Middle Earth seems almost consciously designed as a fictional, and some feel, allegorical, substitute for the technological, fragmented world of the twentieth century. In the last few decades, Tolkien has thus become a "cult figure" for those who feel spiritually displaced from the great meaningless heritage of man's sullied rule on earth and the terrifying proportions that this rule has ended in, the atomic age. If modern audiences and critics alike hunger for a world where "Frodo lives," they do so because The Hobbit and The Lord of the Rings trilogy draw on the satisfying, imaginative feast of moral subsistence. The great heroes of Middle Earth— Bilbo, Frodo, Aragorn, Sam Gamgee—appear to flourish, as Robert Lowell tells us of an American hero, Colonel Shaw, "in man's lovely, / peculiar power to choose life and die," and modern readers seem moved to rejoice in finding this glorious potential alive in beings and places removed from the confused machinations of Washington and Moscow.
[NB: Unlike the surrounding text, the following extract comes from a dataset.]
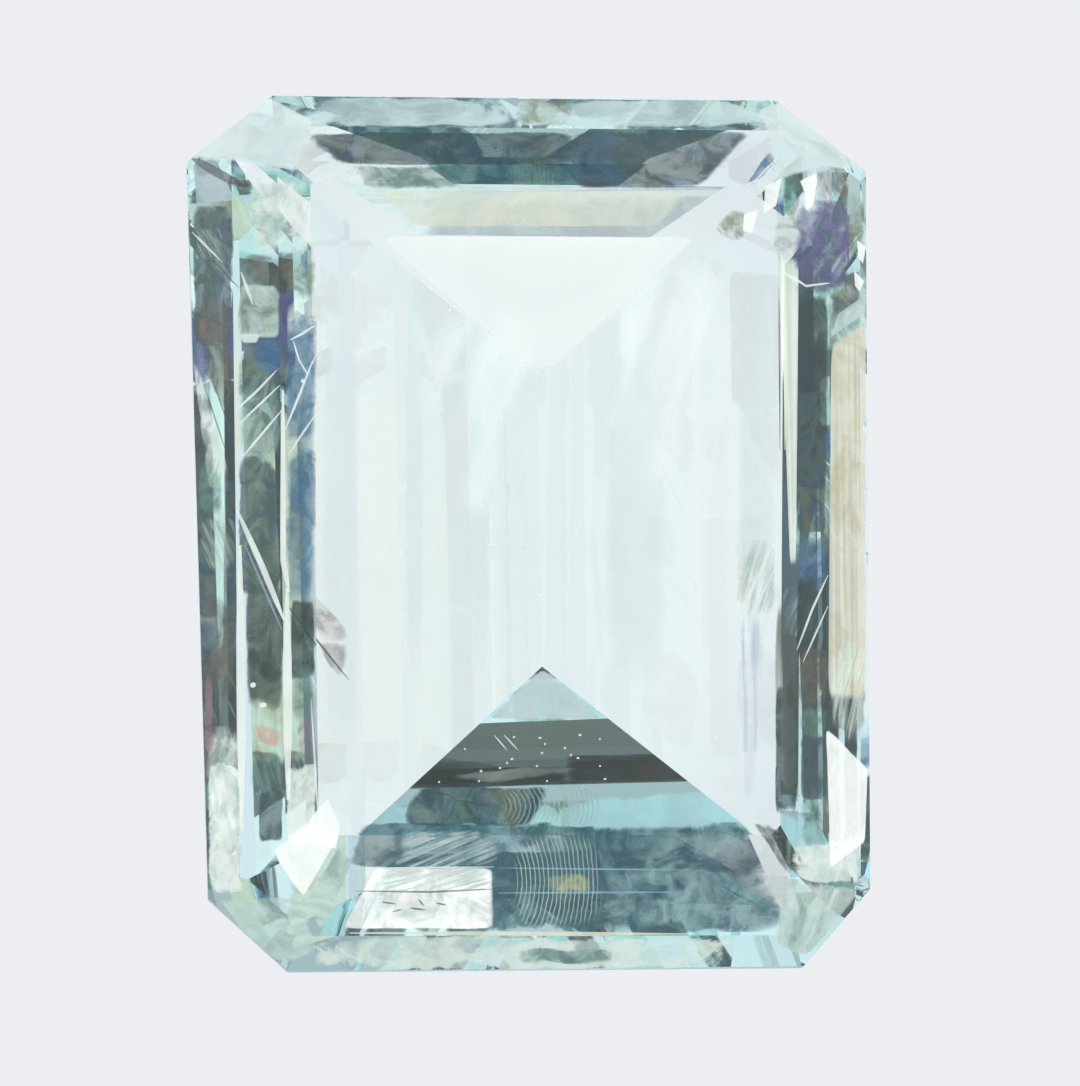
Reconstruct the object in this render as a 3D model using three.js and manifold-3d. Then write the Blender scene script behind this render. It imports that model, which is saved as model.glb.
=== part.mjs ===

In Tolkien's stories, not only in the celebrated trilogy but also in lesser known tales,
Farmer Giles of Ham (1949) and
Smith of Wooton Manor (1967), the anxieties of husking the empty ambiguities of contemporary life are relieved by the knowledge that good can and must still conquer over evil, although the perilous ordeal may be just painful and nasty enough to make the effort real.